Figure 1 presents a general breakdown of the components for a generic pay-as-produced PPA price.
The waterfall chart highlights the primary pillars that will impact the fair value of a PPA price. Please note that the values shown are only illustrative but exemplify the process.
Firstly the country-specific future baseload prices are used to compute a reference baseload price. Capture rate, volume risk, price risk, and cannibalization discount rates are consequently subtracted from the reference baseload price. In the last step, the future value of the GoOs throughout the duration is added to unmask the final PPA fair value price.
It is important to note that this methodology does not include any balancing-related costs.
How are the market agents pricing electricity in the future? This value represents the expected average price of electricity for baseload consumption over the duration of the PPA. If market agents anticipate high electricity prices, PPA prices generally increase. Conversely, if low prices are expected, PPA prices tend to decrease.
Given each asset's specific production profile and the day-ahead prices, the capture rate will reflect how the average price earned by a power plant compares to the baseload price of electricity in the day-ahead market. Higher capture rates translate into higher PPA prices. In other words, the more a power plant can generate during hours of high electricity prices, the higher its market value.
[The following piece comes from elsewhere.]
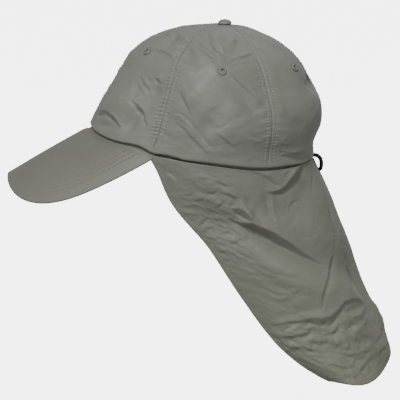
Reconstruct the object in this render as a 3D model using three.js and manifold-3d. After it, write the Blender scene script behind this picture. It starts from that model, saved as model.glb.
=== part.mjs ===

The volume risk of an asset is a product of the production volatility within a given time period, which is derived from changing solar and wind resources availability. Proper operation and maintenance can increase the plant’s performance. In this sense, there is uncertainty in the overall generation that poses a risk for the offtaker. The volume risk discount is a value charged by the offtaker to account for the risks related to the plant’s uncertain generation.
Just as the generation of electricity is uncertain, so is the future price of electricity. If wholesale prices fall, the financial performance of a PPA can suffer, leaving the offtaker in a less favorable position. To account for this risk a price risk discount is applied.
Cannibalisation risk discount reflects the risk of additional capacities of a specific technology being added into an electricity market further driving down the capture rates.
Most offtakers are interested in assuring their clients how sustainable their products are. The Guarantees of Origin are certificates on the source of the electricity used and, therefore, add value to the PPA and make them more attractive. Every MWh transacted in a PPA has a Guarantee of Origin associated, which provides the off-taker the means to display certified green electricity consumption. Demand and supply-side metrics are used to portray the value of such certificates during the duration of the PPA.
The summing of all these factors composes the final fair value PPA price. Each market will have its own particularities, such as electricity price caps, availability of GoOs, liquidity of futures markets, and decarbonisation targets, which is why PPA prices can vary between countries.
PPA pricing is a complex task that accounts for many factors in which the generator and the offtaker evaluate and transfer risks. In the case of a pay-as-produced structure, the offtkaker is bearing all risks and needs to account for them when computing a PPA price.
The PPA Evaluation Tool computes the location and technology-specific PPA prices while accounting for and visualising all factors that have been described.